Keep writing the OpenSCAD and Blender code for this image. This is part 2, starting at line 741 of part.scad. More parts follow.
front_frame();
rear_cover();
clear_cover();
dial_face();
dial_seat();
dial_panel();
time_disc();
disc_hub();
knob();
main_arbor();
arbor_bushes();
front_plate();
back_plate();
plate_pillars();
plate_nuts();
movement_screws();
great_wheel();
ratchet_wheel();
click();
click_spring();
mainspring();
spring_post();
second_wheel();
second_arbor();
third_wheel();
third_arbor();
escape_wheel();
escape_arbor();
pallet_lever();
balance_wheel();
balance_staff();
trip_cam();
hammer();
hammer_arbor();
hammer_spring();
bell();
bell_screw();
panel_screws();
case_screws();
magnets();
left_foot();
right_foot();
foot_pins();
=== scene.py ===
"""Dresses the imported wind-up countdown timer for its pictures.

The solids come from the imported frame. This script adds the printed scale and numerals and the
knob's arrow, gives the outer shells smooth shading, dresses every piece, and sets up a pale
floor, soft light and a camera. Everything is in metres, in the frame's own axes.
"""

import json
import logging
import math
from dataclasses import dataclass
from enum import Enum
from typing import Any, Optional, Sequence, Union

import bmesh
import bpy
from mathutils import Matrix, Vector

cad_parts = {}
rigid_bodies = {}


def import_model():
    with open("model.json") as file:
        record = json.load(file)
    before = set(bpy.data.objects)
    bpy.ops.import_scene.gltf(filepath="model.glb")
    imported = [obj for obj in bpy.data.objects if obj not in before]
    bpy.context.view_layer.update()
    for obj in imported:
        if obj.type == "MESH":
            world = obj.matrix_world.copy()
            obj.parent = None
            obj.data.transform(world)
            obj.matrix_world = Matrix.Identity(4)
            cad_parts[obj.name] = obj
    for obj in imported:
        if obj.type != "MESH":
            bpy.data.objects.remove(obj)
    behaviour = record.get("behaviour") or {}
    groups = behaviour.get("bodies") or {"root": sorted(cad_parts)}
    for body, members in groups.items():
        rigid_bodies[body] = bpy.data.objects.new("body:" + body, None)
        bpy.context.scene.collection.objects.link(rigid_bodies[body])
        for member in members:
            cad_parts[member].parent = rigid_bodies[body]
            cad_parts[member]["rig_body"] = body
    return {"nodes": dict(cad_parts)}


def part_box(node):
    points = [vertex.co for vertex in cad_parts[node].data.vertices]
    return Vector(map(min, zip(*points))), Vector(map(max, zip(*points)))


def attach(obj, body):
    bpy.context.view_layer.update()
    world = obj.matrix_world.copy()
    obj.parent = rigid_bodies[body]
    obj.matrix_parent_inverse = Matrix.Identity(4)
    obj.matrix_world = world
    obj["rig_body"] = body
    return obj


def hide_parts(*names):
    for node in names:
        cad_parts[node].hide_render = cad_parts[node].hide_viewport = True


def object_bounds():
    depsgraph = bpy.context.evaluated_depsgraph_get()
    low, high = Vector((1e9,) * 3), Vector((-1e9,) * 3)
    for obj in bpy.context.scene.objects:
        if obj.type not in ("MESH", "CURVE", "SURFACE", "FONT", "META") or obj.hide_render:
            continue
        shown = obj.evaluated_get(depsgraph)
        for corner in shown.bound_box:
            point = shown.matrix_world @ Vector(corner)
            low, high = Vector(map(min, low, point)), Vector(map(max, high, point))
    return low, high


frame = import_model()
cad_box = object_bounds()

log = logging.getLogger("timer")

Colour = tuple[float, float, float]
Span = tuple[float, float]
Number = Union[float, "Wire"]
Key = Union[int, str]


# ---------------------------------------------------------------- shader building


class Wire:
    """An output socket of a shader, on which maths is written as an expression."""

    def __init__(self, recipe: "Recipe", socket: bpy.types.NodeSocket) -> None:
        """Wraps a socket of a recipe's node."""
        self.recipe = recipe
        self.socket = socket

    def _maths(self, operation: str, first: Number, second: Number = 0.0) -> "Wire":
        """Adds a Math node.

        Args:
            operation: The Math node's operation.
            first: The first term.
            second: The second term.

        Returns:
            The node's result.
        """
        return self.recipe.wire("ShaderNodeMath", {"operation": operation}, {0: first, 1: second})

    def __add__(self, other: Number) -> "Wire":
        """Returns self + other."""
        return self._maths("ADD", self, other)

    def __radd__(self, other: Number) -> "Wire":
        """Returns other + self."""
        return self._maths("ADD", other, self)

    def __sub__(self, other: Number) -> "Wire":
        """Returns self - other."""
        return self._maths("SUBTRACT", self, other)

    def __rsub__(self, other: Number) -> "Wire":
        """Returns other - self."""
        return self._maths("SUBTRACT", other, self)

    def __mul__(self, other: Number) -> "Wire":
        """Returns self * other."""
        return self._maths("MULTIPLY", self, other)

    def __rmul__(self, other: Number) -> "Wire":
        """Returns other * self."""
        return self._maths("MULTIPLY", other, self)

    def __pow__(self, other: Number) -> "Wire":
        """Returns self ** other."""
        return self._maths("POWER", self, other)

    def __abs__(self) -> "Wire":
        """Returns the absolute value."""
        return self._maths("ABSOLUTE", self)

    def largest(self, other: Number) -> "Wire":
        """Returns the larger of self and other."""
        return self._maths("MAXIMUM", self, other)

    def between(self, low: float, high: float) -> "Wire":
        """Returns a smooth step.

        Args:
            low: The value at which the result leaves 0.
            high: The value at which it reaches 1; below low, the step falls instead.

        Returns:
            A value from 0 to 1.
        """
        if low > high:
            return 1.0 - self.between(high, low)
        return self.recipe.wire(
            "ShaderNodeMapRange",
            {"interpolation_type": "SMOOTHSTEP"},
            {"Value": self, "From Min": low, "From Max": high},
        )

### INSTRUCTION
Exactly as written, return the lines from the line containing "front_frame();" through the line containing "from mathutils import Matrix, Vector", both included.

### ANSWER BELOW
front_frame();
rear_cover();
clear_cover();
dial_face();
dial_seat();
dial_panel();
time_disc();
disc_hub();
knob();
main_arbor();
arbor_bushes();
front_plate();
back_plate();
plate_pillars();
plate_nuts();
movement_screws();
great_wheel();
ratchet_wheel();
click();
click_spring();
mainspring();
spring_post();
second_wheel();
second_arbor();
third_wheel();
third_arbor();
escape_wheel();
escape_arbor();
pallet_lever();
balance_wheel();
balance_staff();
trip_cam();
hammer();
hammer_arbor();
hammer_spring();
bell();
bell_screw();
panel_screws();
case_screws();
magnets();
left_foot();
right_foot();
foot_pins();
=== scene.py ===
"""Dresses the imported wind-up countdown timer for its pictures.

The solids come from the imported frame. This script adds the printed scale and numerals and the
knob's arrow, gives the outer shells smooth shading, dresses every piece, and sets up a pale
floor, soft light and a camera. Everything is in metres, in the frame's own axes.
"""

import json
import logging
import math
from dataclasses import dataclass
from enum import Enum
from typing import Any, Optional, Sequence, Union

import bmesh
import bpy
from mathutils import Matrix, Vector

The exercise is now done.